begin Records for the exercise
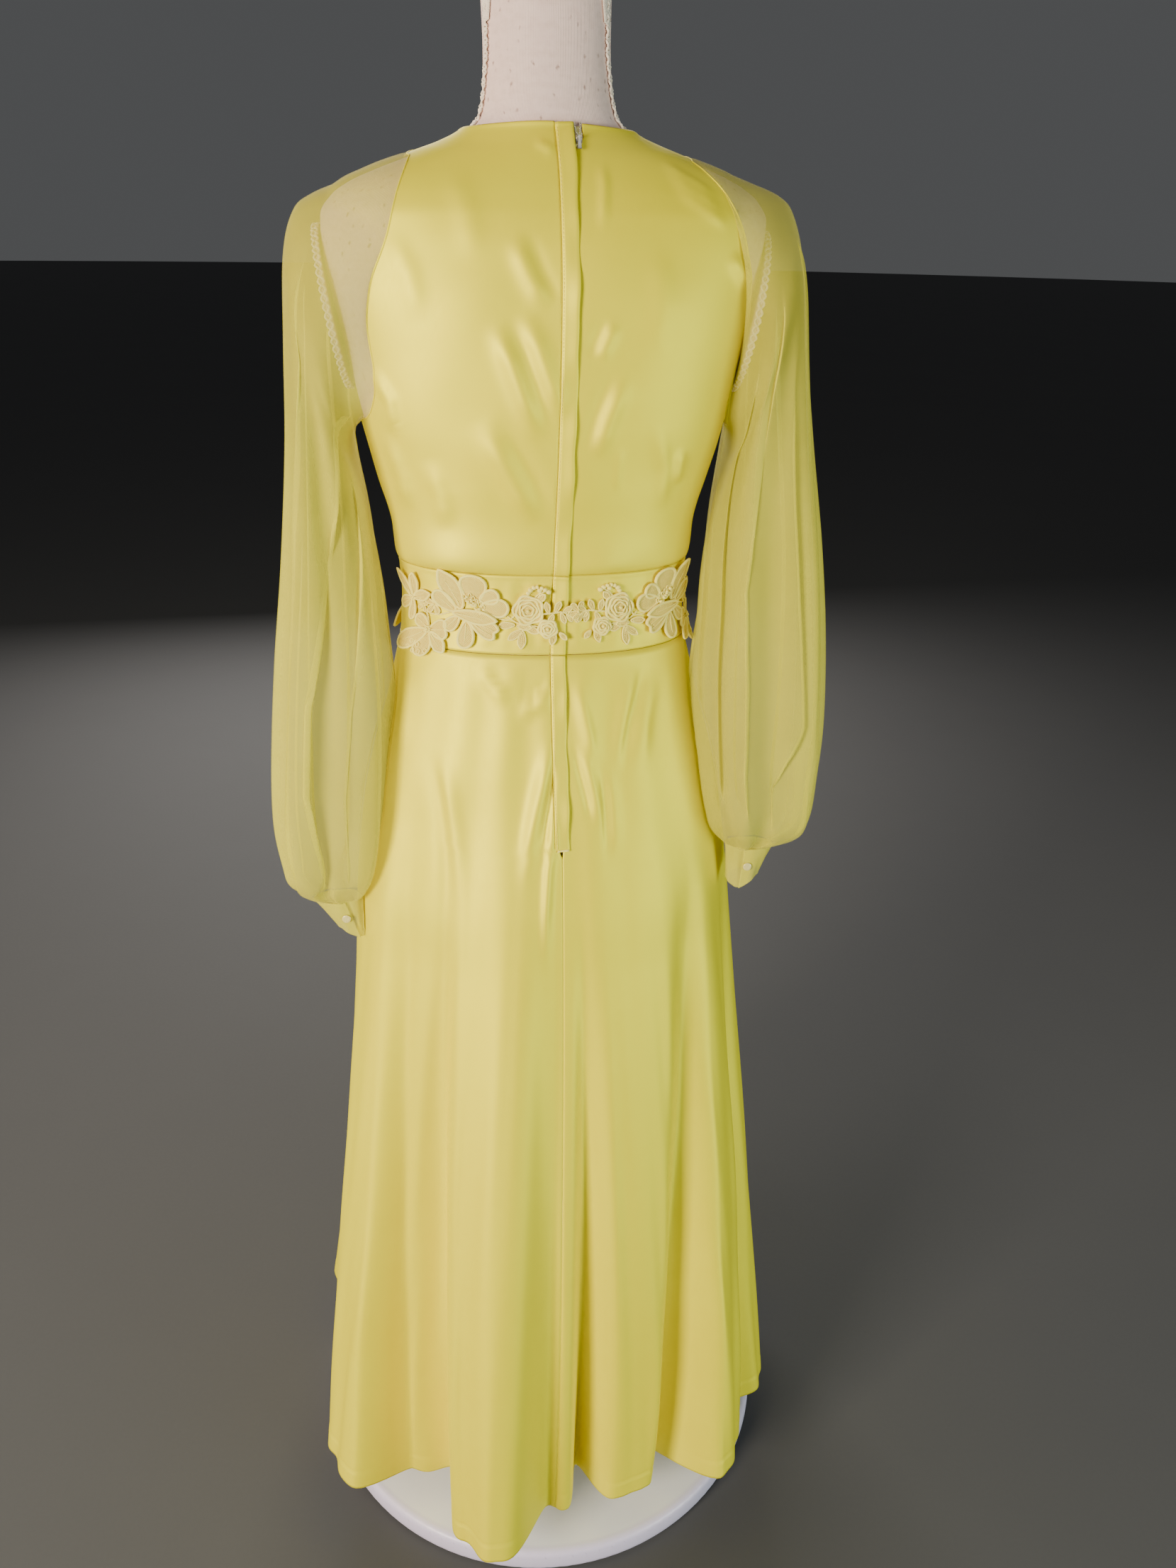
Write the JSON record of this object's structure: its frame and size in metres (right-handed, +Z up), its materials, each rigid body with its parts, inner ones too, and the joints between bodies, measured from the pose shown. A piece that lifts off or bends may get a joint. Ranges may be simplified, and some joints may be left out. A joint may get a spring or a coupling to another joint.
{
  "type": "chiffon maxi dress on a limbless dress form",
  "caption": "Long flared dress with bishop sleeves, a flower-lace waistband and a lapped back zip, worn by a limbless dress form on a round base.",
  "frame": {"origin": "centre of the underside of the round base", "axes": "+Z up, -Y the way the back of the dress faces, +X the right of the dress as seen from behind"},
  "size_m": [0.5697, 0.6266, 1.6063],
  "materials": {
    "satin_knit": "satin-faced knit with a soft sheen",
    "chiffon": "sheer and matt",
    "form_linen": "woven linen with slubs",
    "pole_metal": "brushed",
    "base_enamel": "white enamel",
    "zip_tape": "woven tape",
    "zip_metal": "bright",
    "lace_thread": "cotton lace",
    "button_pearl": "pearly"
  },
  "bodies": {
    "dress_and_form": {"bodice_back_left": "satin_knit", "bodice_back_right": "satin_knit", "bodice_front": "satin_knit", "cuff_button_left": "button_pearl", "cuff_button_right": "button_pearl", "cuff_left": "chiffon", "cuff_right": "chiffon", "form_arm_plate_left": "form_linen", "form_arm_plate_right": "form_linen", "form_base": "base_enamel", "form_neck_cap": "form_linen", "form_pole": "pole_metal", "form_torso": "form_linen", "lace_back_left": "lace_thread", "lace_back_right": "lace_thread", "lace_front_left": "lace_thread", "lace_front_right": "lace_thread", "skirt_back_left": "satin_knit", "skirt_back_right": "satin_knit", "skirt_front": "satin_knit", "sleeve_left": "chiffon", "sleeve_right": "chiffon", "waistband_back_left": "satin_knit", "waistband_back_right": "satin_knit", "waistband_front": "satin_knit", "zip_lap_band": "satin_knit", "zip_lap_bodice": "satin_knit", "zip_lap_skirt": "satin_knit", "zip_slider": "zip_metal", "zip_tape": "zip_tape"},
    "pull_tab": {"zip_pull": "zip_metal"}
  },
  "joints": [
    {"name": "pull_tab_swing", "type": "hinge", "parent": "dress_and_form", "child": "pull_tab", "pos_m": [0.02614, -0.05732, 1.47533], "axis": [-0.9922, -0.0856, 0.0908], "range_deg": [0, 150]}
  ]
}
end Records for the exercise
begin Records for the exercise
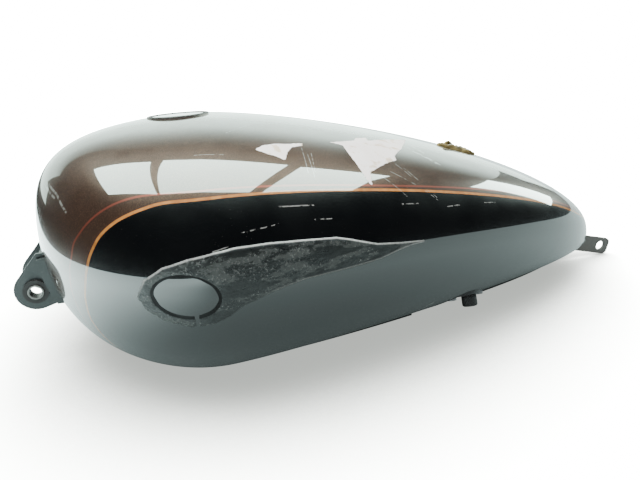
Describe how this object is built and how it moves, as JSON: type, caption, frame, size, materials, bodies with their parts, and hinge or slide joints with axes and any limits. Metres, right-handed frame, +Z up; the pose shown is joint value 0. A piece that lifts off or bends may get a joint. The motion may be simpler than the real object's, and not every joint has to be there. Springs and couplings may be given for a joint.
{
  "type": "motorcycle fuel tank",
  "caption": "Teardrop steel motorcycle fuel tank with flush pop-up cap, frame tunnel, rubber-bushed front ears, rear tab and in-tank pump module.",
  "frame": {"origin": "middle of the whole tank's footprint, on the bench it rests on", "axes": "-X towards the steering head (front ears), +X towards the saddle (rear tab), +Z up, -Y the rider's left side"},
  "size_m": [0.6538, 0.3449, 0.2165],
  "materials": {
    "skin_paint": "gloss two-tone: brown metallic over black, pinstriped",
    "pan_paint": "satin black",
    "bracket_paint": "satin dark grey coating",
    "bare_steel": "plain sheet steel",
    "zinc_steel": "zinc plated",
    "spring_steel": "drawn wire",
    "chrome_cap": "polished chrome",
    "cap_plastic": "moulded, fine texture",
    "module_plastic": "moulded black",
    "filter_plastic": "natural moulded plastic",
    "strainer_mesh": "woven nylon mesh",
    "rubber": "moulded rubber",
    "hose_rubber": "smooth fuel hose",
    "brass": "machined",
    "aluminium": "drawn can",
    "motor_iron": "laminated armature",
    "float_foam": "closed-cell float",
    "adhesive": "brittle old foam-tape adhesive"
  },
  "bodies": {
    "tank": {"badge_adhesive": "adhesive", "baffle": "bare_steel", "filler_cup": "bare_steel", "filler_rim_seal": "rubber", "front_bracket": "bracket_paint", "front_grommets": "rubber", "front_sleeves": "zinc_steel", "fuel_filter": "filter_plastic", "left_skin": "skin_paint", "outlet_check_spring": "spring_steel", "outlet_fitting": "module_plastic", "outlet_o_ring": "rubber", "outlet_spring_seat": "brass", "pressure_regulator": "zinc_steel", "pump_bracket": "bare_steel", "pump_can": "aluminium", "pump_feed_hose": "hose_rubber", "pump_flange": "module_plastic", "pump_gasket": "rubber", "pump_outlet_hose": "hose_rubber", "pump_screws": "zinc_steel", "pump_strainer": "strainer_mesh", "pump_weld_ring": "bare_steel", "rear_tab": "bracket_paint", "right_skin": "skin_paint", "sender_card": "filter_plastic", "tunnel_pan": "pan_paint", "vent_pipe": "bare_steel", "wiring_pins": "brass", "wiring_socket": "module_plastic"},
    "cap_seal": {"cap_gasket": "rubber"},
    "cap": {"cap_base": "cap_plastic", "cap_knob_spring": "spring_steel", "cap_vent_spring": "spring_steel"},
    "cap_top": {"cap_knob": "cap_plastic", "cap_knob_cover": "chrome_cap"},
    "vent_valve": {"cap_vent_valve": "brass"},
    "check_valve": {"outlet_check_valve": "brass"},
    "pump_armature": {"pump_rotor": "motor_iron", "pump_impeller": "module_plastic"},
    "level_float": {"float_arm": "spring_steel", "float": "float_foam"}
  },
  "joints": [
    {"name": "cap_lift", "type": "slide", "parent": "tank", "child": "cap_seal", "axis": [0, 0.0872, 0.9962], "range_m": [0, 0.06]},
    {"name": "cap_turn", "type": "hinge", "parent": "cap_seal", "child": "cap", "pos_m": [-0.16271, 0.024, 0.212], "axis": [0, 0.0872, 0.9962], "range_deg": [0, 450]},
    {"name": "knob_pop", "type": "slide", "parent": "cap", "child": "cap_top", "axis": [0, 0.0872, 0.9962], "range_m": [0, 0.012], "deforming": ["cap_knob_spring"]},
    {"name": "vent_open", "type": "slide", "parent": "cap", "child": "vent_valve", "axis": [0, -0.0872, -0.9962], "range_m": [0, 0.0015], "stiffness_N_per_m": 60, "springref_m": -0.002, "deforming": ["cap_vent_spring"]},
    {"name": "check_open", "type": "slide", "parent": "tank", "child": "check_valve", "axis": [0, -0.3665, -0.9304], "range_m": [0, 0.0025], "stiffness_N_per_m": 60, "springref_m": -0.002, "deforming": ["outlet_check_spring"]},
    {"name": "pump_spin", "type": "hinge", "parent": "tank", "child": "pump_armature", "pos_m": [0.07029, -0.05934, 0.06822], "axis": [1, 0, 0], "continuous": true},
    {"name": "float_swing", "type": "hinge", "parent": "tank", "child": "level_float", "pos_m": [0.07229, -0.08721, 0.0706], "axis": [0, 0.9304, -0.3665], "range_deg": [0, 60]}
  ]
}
end Records for the exercise
begin Records for the exercise
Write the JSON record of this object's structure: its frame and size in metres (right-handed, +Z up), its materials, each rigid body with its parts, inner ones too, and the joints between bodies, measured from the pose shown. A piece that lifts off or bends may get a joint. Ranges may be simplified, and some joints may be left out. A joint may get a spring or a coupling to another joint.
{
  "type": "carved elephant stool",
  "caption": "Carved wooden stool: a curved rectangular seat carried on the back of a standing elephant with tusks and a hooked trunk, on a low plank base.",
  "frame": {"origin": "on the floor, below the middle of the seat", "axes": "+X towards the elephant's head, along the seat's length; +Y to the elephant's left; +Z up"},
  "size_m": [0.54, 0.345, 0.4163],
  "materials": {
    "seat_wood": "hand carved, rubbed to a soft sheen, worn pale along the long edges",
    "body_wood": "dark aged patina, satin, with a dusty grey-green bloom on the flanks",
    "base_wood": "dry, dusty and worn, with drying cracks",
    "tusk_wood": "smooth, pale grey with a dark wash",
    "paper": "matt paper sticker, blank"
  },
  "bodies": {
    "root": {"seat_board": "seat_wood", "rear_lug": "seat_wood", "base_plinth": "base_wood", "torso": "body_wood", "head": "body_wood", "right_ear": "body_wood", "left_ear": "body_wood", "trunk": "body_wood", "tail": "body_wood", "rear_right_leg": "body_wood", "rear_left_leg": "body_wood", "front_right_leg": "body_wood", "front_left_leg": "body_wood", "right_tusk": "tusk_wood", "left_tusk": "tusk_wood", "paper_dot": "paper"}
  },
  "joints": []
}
end Records for the exercise
» Aim of the exercise
Check every line of the entries above for the word "axes" and report how many lines contain it, giving the number only.

» Final result
4